“Mindless” DFT Benchmarking
journal contributionposted on 14.04.2009, 00:00 by Martin Korth, Stefan Grimme
A diversity-oriented approach for the generation of thermochemical benchmark sets is presented. Test sets consisting of randomly generated “artificial molecules” (AMs) are proposed that rely on systematic constraints rather than uncontrolled chemical biases. In this way, the narrow structural space of chemical intuition is opened up and electronically difficult cases can be produced in an unforeseeable manner. For the calculation of chemically meaningful relative energies, AMs are systematically decomposed into small molecules (hydrides and diatomics). Two different example test sets containing eight-atom, single-reference, main group AMs with chemically very diverse and unusual structures are generated. Highly accurate all-electron, estimated CCSD(T)/complete basis set reference energies are also provided.
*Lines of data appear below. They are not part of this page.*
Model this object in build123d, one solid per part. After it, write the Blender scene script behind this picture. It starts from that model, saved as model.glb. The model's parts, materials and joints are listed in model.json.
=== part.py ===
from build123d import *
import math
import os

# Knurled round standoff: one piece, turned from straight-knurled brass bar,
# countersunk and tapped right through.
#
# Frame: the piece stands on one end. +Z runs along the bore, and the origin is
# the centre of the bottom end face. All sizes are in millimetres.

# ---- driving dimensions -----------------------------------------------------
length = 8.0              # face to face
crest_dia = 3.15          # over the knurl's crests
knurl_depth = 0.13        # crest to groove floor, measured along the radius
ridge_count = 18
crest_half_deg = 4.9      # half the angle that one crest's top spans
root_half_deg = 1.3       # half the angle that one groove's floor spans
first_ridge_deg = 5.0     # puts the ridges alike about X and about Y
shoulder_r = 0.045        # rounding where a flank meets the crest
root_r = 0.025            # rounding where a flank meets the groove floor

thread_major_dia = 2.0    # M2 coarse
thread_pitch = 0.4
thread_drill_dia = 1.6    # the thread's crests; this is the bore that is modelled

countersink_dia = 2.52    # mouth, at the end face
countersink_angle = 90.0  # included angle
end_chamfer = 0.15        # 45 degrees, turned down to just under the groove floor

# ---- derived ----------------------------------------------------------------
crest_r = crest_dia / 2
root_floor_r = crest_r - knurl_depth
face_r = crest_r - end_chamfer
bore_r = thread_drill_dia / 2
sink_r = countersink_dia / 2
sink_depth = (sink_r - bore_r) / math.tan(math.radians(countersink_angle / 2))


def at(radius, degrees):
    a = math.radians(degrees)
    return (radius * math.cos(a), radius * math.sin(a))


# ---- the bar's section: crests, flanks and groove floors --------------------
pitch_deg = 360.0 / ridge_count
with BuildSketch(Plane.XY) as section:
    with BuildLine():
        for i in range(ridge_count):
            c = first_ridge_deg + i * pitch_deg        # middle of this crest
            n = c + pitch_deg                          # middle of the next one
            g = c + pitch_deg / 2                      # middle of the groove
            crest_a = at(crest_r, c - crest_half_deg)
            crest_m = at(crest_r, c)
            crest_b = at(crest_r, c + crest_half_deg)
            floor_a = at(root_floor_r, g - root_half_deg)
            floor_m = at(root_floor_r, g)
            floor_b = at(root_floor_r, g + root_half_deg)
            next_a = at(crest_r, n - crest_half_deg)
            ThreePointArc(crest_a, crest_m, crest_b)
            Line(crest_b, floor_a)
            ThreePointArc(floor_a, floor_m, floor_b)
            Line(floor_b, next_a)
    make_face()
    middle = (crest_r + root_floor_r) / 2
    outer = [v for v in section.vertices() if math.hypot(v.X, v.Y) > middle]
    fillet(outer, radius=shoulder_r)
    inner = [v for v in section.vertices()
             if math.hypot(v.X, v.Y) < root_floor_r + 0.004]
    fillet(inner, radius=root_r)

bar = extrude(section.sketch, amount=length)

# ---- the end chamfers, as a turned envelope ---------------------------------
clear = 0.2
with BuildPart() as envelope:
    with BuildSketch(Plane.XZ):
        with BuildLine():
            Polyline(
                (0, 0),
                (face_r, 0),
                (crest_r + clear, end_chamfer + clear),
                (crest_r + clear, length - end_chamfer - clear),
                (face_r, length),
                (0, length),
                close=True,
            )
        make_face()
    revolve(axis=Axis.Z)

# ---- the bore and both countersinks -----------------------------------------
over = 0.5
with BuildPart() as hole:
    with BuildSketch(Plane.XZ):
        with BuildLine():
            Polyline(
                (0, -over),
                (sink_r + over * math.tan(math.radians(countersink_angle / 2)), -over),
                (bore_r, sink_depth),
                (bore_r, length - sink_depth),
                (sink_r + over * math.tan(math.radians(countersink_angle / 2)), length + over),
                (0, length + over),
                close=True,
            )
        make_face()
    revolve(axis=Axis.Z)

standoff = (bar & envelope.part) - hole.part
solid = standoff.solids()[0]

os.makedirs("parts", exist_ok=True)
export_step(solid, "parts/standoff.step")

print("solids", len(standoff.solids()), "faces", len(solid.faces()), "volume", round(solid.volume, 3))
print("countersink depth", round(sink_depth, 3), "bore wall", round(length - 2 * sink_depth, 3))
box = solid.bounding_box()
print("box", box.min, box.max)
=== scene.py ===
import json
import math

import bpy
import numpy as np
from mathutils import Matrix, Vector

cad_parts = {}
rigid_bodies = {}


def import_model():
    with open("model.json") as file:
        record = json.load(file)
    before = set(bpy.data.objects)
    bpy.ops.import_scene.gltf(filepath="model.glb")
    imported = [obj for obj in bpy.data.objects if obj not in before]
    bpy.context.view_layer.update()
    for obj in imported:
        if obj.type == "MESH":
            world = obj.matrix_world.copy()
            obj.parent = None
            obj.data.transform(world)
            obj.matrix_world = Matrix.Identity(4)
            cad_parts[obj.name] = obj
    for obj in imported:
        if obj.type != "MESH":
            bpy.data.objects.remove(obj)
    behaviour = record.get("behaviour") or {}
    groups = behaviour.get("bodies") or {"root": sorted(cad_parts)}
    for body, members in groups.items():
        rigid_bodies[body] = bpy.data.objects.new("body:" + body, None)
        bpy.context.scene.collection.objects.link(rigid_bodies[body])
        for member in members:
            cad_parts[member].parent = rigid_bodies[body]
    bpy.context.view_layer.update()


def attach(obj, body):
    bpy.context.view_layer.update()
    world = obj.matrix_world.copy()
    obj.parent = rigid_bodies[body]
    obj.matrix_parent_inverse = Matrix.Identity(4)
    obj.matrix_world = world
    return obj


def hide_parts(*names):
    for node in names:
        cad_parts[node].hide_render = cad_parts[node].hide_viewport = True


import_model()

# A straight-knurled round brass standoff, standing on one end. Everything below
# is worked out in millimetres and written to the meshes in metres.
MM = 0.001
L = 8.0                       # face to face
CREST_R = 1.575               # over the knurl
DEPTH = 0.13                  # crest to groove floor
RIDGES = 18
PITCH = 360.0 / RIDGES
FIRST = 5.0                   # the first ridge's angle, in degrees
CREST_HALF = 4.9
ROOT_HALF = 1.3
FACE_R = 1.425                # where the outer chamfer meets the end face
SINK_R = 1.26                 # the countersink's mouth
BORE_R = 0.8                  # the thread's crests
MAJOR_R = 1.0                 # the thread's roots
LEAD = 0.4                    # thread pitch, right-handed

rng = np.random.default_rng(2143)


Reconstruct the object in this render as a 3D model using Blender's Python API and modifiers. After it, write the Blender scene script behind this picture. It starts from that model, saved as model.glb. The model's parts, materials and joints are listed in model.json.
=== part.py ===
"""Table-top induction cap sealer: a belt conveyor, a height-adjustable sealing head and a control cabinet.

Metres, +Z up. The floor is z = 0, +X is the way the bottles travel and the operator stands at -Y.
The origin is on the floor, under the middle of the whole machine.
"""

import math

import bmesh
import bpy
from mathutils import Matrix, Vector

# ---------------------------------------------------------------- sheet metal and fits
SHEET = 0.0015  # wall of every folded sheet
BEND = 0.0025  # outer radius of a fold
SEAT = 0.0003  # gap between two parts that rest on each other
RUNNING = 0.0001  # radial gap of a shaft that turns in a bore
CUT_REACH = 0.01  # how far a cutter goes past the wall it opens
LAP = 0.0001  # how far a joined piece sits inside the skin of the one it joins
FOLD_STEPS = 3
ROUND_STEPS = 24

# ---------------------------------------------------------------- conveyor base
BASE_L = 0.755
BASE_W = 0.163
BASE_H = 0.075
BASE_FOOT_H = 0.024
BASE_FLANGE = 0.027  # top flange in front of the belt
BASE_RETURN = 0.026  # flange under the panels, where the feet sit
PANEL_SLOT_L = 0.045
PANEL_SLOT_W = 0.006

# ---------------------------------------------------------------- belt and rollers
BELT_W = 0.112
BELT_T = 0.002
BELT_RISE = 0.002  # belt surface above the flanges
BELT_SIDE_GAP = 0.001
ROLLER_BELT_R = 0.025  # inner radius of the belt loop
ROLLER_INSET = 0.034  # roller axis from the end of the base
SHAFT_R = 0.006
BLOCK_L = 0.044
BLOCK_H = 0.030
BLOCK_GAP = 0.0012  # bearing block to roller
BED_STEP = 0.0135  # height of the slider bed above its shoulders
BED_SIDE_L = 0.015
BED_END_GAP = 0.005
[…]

They are used to benchmark the density functionals S-VWN, BP86, B-LYP, B97-D, PBE, TPSS, PBEh, BH-LYP, B3-PW91, B3-LYP, B2-PLYP, B2GP-PLYP, BMK, MPW1B95, M05, M05-2X, PW6B95, M06, M06-L, and M06-2X. In selected cases, an empirical dispersion correction (DFT-D) has been applied. Due to the composition of the sets, it is expected that a good performance indicates “robustness” in many different chemical applications. The results of a statistical analysis of the errors for the entire set with 165 entries (average reaction energy of 117 kcal/mol, dubbed as the MB08-165 set) perfectly fit to the “Jacob’s ladder” metaphor for the ordering of density functionals according to their theoretical complexity. The mean absolute deviation (MAD) decreases very strongly from LDA (20 kcal/mol) to GGAs (MAD of about 10 kcal/mol) but then was less pronounced to hybrid-GGAs (MAD of about 6−8 kcal/mol). The best performance (MAD of 4.1−4.2 kcal/mol) is found for the (fifth-rung) double-hybrid functionals B2-PLYP-D and B2GP-PLYP-D, followed by the M06-2X meta-hybrid (MAD of 4.8 kcal/mol). The significance of the proposed approach for thermodynamic benchmarking is discussed and related to the observed performance ranking also regarding wave function based methods.